Option 3: A “best and final” offer

The final option would be submitting what Ellison has repeatedly referred to as his “best and final” offer. WBD board chairman Samuel Di Piazza Jr. has said the company would be “very open” to a deal with Paramount, but warned of “significant costs, risks and uncertainties” outside of the headline price tag that would have to be addressed. 

“I don’t see how anything below $33-35 range would be potentially perceived as a superior offer,” Paul Nary, an M&A and strategy professor at the Wharton School of the University of Pennsylvania, told TheWrap. “Even then, it is not uncommon for boards to reject challenger offers that have a higher headline price based on other factors.”

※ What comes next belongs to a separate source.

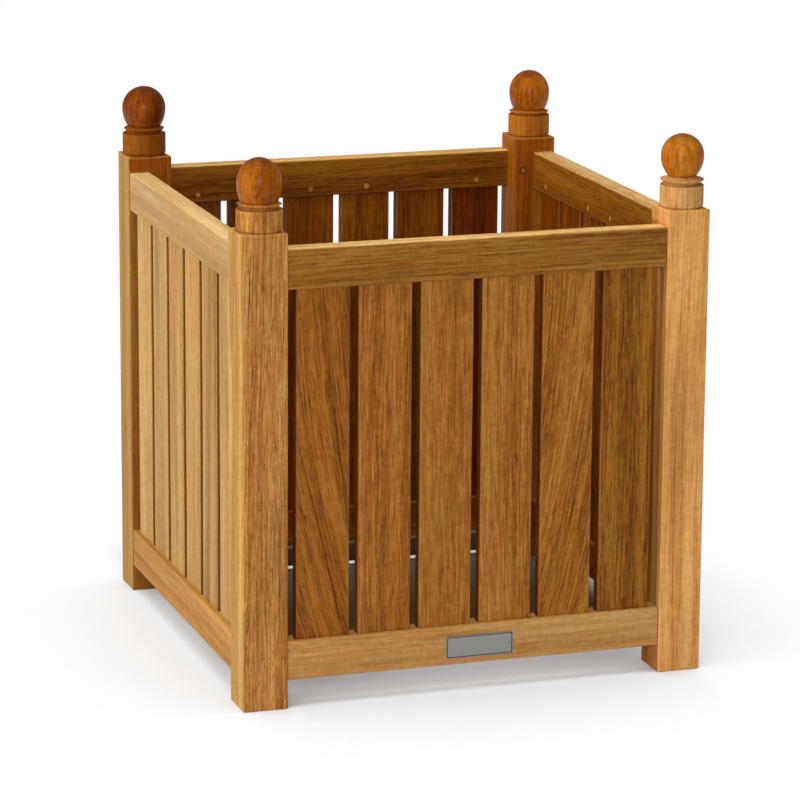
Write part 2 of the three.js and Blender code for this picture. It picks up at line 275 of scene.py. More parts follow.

One hurdle with raising its bid is that Netflix has the opportunity to counter, though it’s unclear how high the streamer would be willing to go, especially as they’d be competing with the deep pockets of David’s father and Oracle co-founder Larry Ellison, the world’s fourth-richest man.

Nary noted that WBD stock was little changed following Netflix’s revised offer, signaling that “the market’s overall valuation of the current offer and the likelihood of a better one hasn’t really changed.” But he acknowledged that the outcome is difficult to predict.

“It is hard to do a deal when the two sides are hostile and not communicating,” Nary warned. “I’ve said it before and I’ll say it again: It will be harder for Paramount Skydance to have a chance at winning without a more constructive approach to WBD’s board, even with an improved bid.”